Building Your Skills

  1. Get CRM certified. HubSpot certifications are free. Salesforce Admin certification is the gold standard for larger companies.
  2. Learn SQL. Even basic SQL opens up significant analytical capabilities.
  3. Study the revenue lifecycle. Understand marketing, sales, and CS at a conceptual level, even if you haven't worked in all three.
  4. Build projects. Set up a HubSpot sandbox, build workflows, create dashboards. Show your work.
  5. Join the community. RevOps communities on Slack and LinkedIn are excellent for learning and networking.

RevOps Career Path and Compensation

Career Progression

  • RevOps Analyst / Specialist: Entry-level, focused on CRM admin, reporting, and process documentation. OTE: $65-90K
  • RevOps Manager: Owns a domain (systems, analytics, or process) and manages projects independently. OTE: $90-130K
  • Senior RevOps Manager / Director: Leads the RevOps function, sets strategy, manages a team. OTE: $130-180K
  • VP of Revenue Operations: Executive-level role at scale-ups and enterprises. Sets operational strategy across the entire revenue org. OTE: $180-250K+
  • Chief Revenue Officer (CRO): Some RevOps leaders move into the CRO seat, combining operational expertise with revenue leadership. OTE: $250K+

Compensation Trends

RevOps compensation has increased significantly as demand outpaces supply. The best RevOps professionals command premiums because their work directly impacts revenue efficiency and growth. Companies are paying more because the ROI is clear - a strong RevOps hire typically pays for themselves within one quarter through process improvements and better data.

How RevOps Relates to GTM Engineering

RevOps and GTM engineering are closely related but distinct:

  • RevOps focuses on operational infrastructure - processes, data, systems, and reporting that support the revenue team
  • GTM engineering focuses on building automated workflows that generate pipeline - enrichment waterfalls, outbound automation, signal-based triggers, and data infrastructure

In practice, they overlap significantly. A GTM engineer might build an automated prospecting system. A RevOps person might build the pipeline reporting that measures its effectiveness.

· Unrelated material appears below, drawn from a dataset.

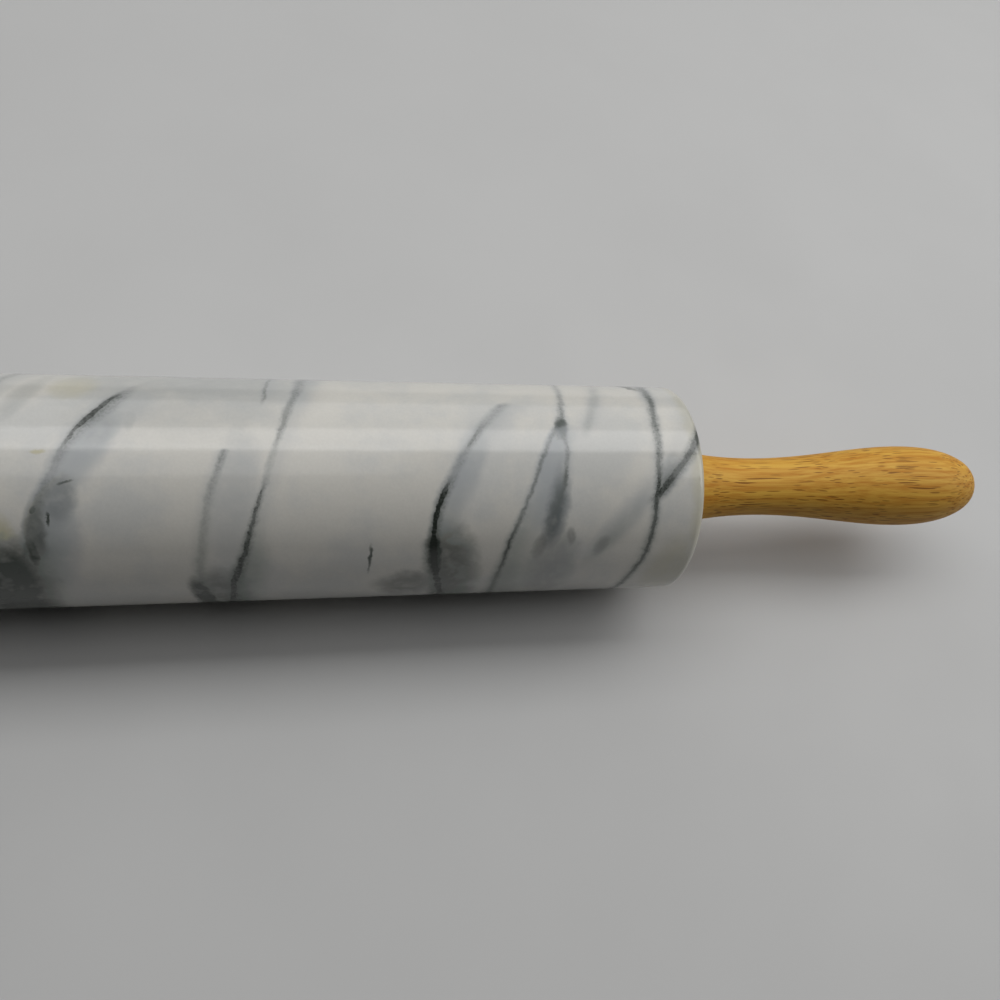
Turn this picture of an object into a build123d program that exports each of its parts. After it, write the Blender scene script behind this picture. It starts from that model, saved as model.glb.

Many professionals work at the intersection of both.

The companies getting the best results are the ones that invest in both: GTM engineering to create pipeline efficiently, and RevOps to measure, manage, and optimize the entire revenue engine.

Key Takeaways

  • RevOps aligns marketing, sales, and CS operations under one function to drive efficient revenue growth
  • It solves three problems: revenue leaks at handoffs, scaling challenges, and unreliable data
  • RevOps responsibilities include systems management, data/analytics, process design, and strategic planning
  • RevOps is broader than sales ops - it spans the entire revenue lifecycle
  • Key skills: CRM expertise, data analysis, process design, and cross-functional communication
  • Common entry points: sales ops, marketing ops, BDR/SDR, or consulting backgrounds
  • Compensation ranges from $65K (analyst) to $250K+ (VP level) and is rising fast

RevOps is not a trend that's going to fade. As B2B companies face more pressure to grow efficiently, the need for operational excellence across the revenue engine will only increase. If you're building a company, invest in RevOps early. If you're building a career, RevOps is one of the highest-growth, highest-impact paths in B2B.